Que veut dire « mettre les données des catalogues sur le web » — ou A quoi sert la Transition bibliographique ?
Si on leur pose la question (« A quoi sert la Transition bibliographique ? »), je crois que de nombreux collègues répondront :
- ça sert à rendre visible les catalogues
- voire : ça sert à les mettre sur le web de données
Cette réponse est à la fois correcte, insuffisante et frustrante.
Et j’ai l’impression qu’il y a un grand malentendu sur la raison pour laquelle on a engagé cet énorme chantier de la Transition bibliographique, et ce que ses porteurs voyaient derrière cette supposée « visibilité des catalogues ».
(Je reprécise par ailleurs que je rends compte de ma seule compréhension des choses, et que chaque article publié ne me semble que le brouillon de ce qu’il devrait être…)
Mon idée ici n’est pas de tant de questionner le modèle IFLA LRM (son contour, ses possibilités, etc.), mais d’expliquer ce qu’on peut entendre (ou pas) par « mettre les catalogues dans le web de données ».
Publier ses données sur le web, c’est facile
Il y a 15 ou 20 ans, on a constaté que les moteurs de recherche savaient naviguer d’un lien à l’autre pour découvrir des contenus, mais ne savaient pas interroger une base de données (qui existe sous la forme d’un formulaire de recherche) trouvée sur un site web, pour en récupérer les contenus (sous forme de pages de listes de résultats).
Le contenu de nos catalogues étaient donc ignorés de Google !
La bonne nouvelle, c’est que le problème ne concernait pas que les bibliothèques et leurs catalogues, mais toutes les bases de données accessibles uniquement par formulaire de recherche : donc des technologies se sont mises en place pour résoudre le problème. Une des plus simples est la sitemap : si pour chaque notice vous pouvez donner un lien pérenne (calculé généralement à partir du numéro de notice : http://catalogue.bibliotheque.fr/numero_de_notice — en plus ou moins compliqué), alors vous pouvez extraire la liste des numéros de notices, les convertir en liste d’URL, et publier cette liste dans un fichier à un endroit que les moteurs de recherche sauront trouver.

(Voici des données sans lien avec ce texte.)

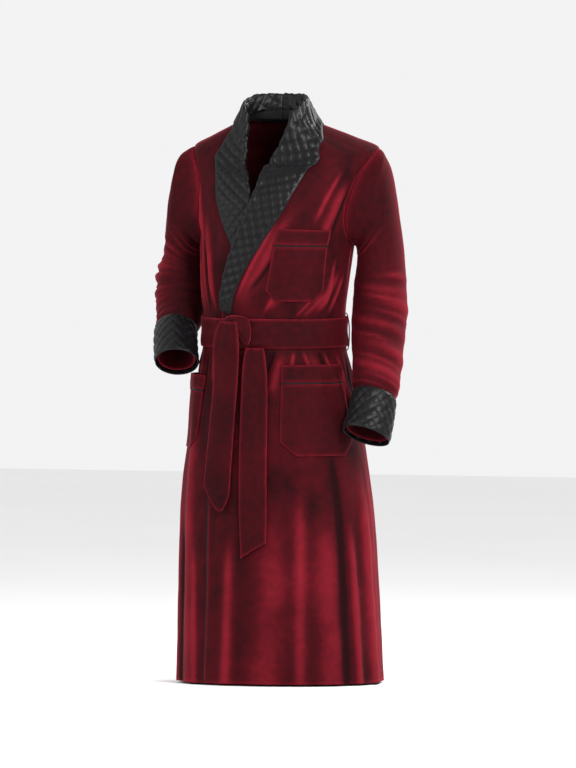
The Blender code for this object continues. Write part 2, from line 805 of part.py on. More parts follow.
def armhole_ring(side, lift):
    """Edge of the armhole on the panels, from the shoulder round by the front."""
    heights = armhole_heights()
    steps = len(heights) - 1
    sign = 1.0 if side == "left" else -1.0
    corners = []
    for step in range(steps, -1, -1):
        height = heights[step]
        angle = sign * front_side_edge(height)
        base = wrap_lift(angle, height) if side == "left" else 0.0
        corners.append(body_point(angle, height, base + lift))
    for step in range(1, steps):
        height = heights[step]
        corners.append(body_point(sign * back_side_edge(height), height, lift))
    ring = []
    for index, corner in enumerate(corners):
        following = corners[(index + 1) % len(corners)]
        ring.append(corner)
        ring.append((corner + following) / 2.0)
    return ring


def make_sleeve(side):
    """Velvet sleeve from the armhole to inside its cuff."""
    inner = [sleeve_ring(side, place, 0.0) for place in SLEEVE_PLACES[side]]
    outer = [sleeve_ring(side, place, VELVET) for place in SLEEVE_PLACES[side]]
    outer_seam = []
    inner_seam = []
    for column, point in enumerate(armhole_ring(side, VELVET)):
        away = outer[0][column] - point
        through = (outer[0][column] - inner[0][column]).normalized()
        beside = (away - through * away.dot(through)).normalized()
        outer_seam.append(point + beside * SLEEVE_SEAM_GAP)
        inner_seam.append(outer_seam[-1] - through * VELVET)
    outer.insert(0, outer_seam)
    inner.insert(0, inner_seam)
    return wall("sleeve_" + side, outer, inner, VELVET_COLOUR, closed=True)


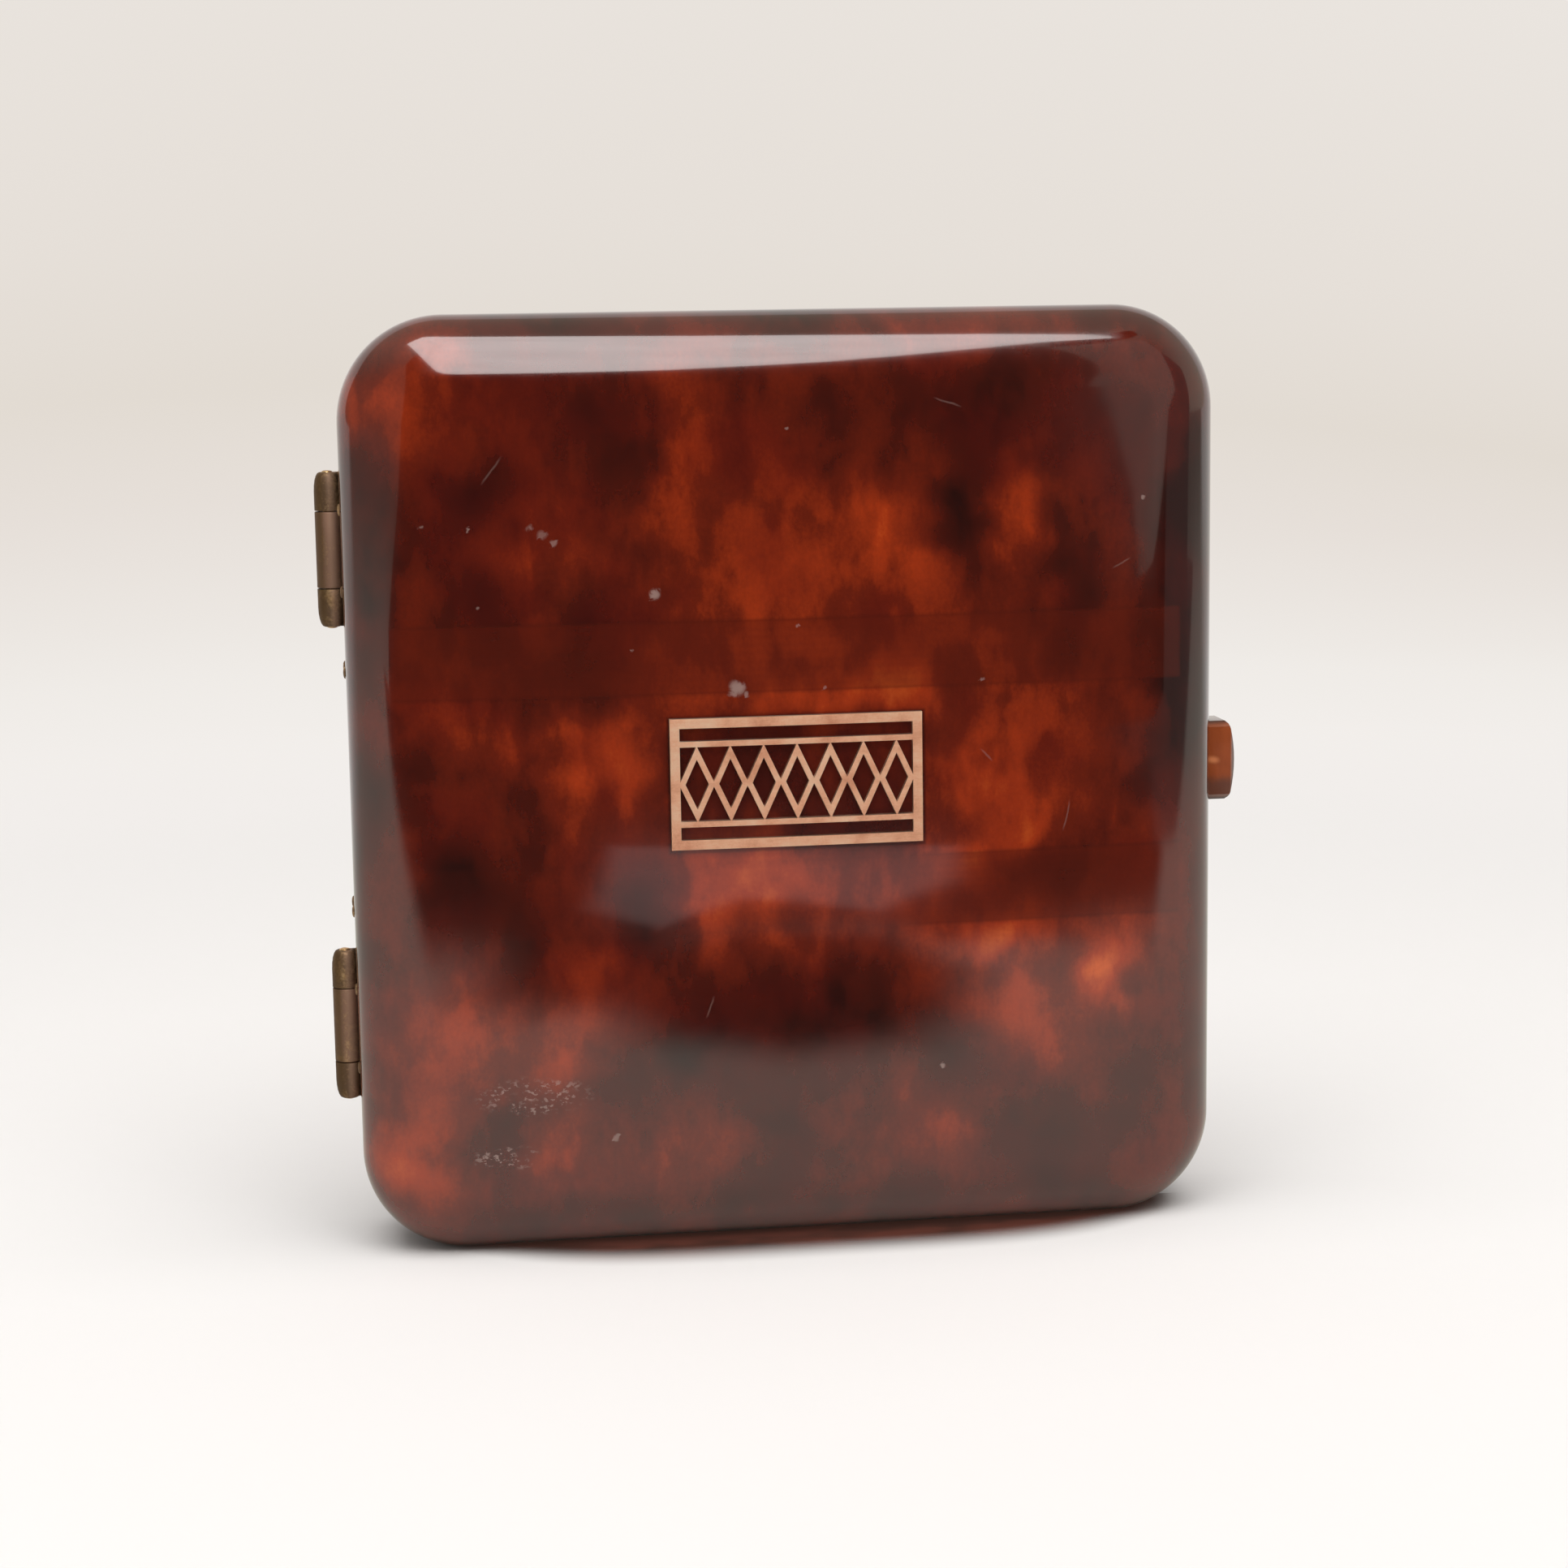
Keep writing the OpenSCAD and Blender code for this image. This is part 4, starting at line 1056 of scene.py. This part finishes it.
class PocketCaseStraps(bpy.types.Operator):
    """Makes the four woven elastic straps"""

    bl_idname = "pocket_case.straps"
    bl_label = "Elastic straps"

    def execute(self, context):
        shape = context.scene.pocket_case_shape
        finish = context.scene.pocket_case_finish
        low, high = corners("back_upper_strap")
        look = elastic_look(finish, high[2] - low[2], shape.strap_ribs)
        for word, side in (("back", BACK), ("front", FRONT)):
            for place in ("upper", "lower"):
                node = f"{word}_{place}_strap"
                piece = self.strap(node, side, shape.strap_ribs)
                fit_out(shade(piece, 60.0), look, "elastic_strap", node)
        return {"FINISHED"}

    @staticmethod
    def strap(node, side, ribs):
        """Carries the ribbed section along the strap's path, with its ends closed."""
        low, high = corners(node)
        thick, bend, step = 0.7 * MM, 1.0 * MM, 0.5 * MM
        path, outward = strap_path(low, high, side, thick, bend, step)
        across, through = strap_section(high[2] - low[2], thick, ribs)
        x = path[:, :1] + outward[:, :1] * through
        y = path[:, 1:] + outward[:, 1:] * through
        z = np.broadcast_to(across, x.shape)
        middle = np.array([MIDDLE[0], SEAM_Y, (low[2] + high[2]) / 2])
        points = np.stack([x, side * y, z], -1) + middle
        rows, columns = x.shape
        ends = [np.arange(columns)[None], (rows - 1) * columns + np.arange(columns)[None, ::-1]]
        sides = grid_faces(rows, columns, close_columns=True)
        piece = mesh_piece(f"{node}_weave", points, [sides, *ends])
        run = np.concatenate([[0], np.cumsum(np.linalg.norm(np.diff(path, axis=0), axis=1))]) / MM
        place = np.stack([np.repeat(run, columns), np.tile(across / MM, rows)], -1)
        corner = np.empty(len(piece.data.loops), np.int32)
        piece.data.loops.foreach_get("vertex_index", corner)
        layer = piece.data.uv_layers.new(name="along")
        layer.data.foreach_set("uv", place[corner].astype(np.float32).ravel())
        return piece


# Catch

class PocketCaseCatch(bpy.types.Operator):
    """Makes the push button, its plate and hook, the housing, the bow spring and the keeper"""

    bl_idname = "pocket_case.catch"
    bl_label = "Catch"

    def execute(self, context):
        finish = context.scene.pocket_case_finish
        low, high = corners("push_button")
        finished_copy("push_button", "push_button_amber", amber_look(finish, low, high),
                      "amber_button", 0.16 * MM, 4, 25.0)
        sheet = brass_look("catch brass", finish.brass, finish.tarnish, 0.34, 0.24, 0.5)
        for node in ("button_plate", "catch_hook", "catch_housing", "keeper"):
            finished_copy(node, f"{node}_brass", sheet, "catch_brass", 0.06 * MM)
        pins = brass_look("button pin brass", finish.brass, finish.tarnish, 0.40, 0.26, 0.8)
        finished_copy("button_pins", "button_pins_brass", pins, "rivet_brass", 0.04 * MM)
        spring = finished_copy("catch_spring", "catch_spring_steel", steel_look(finish),
                               "spring_steel", 0.03 * MM)
        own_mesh(spring)
        return {"FINISHED"}


# Badge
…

Donc pas besoin de « transition bibliographique » pour donner à Google la liste de vos documents.
Est-ce pour autant satisfaisant ? Si un internaute cherche sur Google Premier sang (le dernier roman d’Amélie Nothomb, pour le moment), est-ce un service à lui rendre que de peupler les 10 premières pages de résultats de notices de catalogues alimentés par des bibliothèques où il n’ira jamais ?
Publier ses données sur le web de données, c’est faisable
De même qu’on peut rendre un catalogue de bibliothèque indexable à moindres frais (mais pour quels services ?), on peut exposer ses métadonnées selon les technologies du web de données (aka en RDF) sans s’embarrasser d’une quelconque Transition bibliographique.
La preuve ? Le Sudoc le fait déjà :
- Prenez une notice au hasard (par exemple Premier sang)
- Récupérez son permalien : https://www.sudoc.fr/257041745
- Ajouter .rdf à la fin : https://www.sudoc.fr/257041745.rdf
- vous obtenez l’équivalent de la notice bibliographique, exprimé en RDF : donc pour une ressource décrite comme un Document (au sens de l’ontologie bibo) avec la plupart de ses métadonnées/attributs/propriétés : titre, auteur(s), date, éditeur, etc.
(toutes les métadonnées de la notice Unimarc n’y sont pas, mais on peut considérer que pour le web, c’est suffisant)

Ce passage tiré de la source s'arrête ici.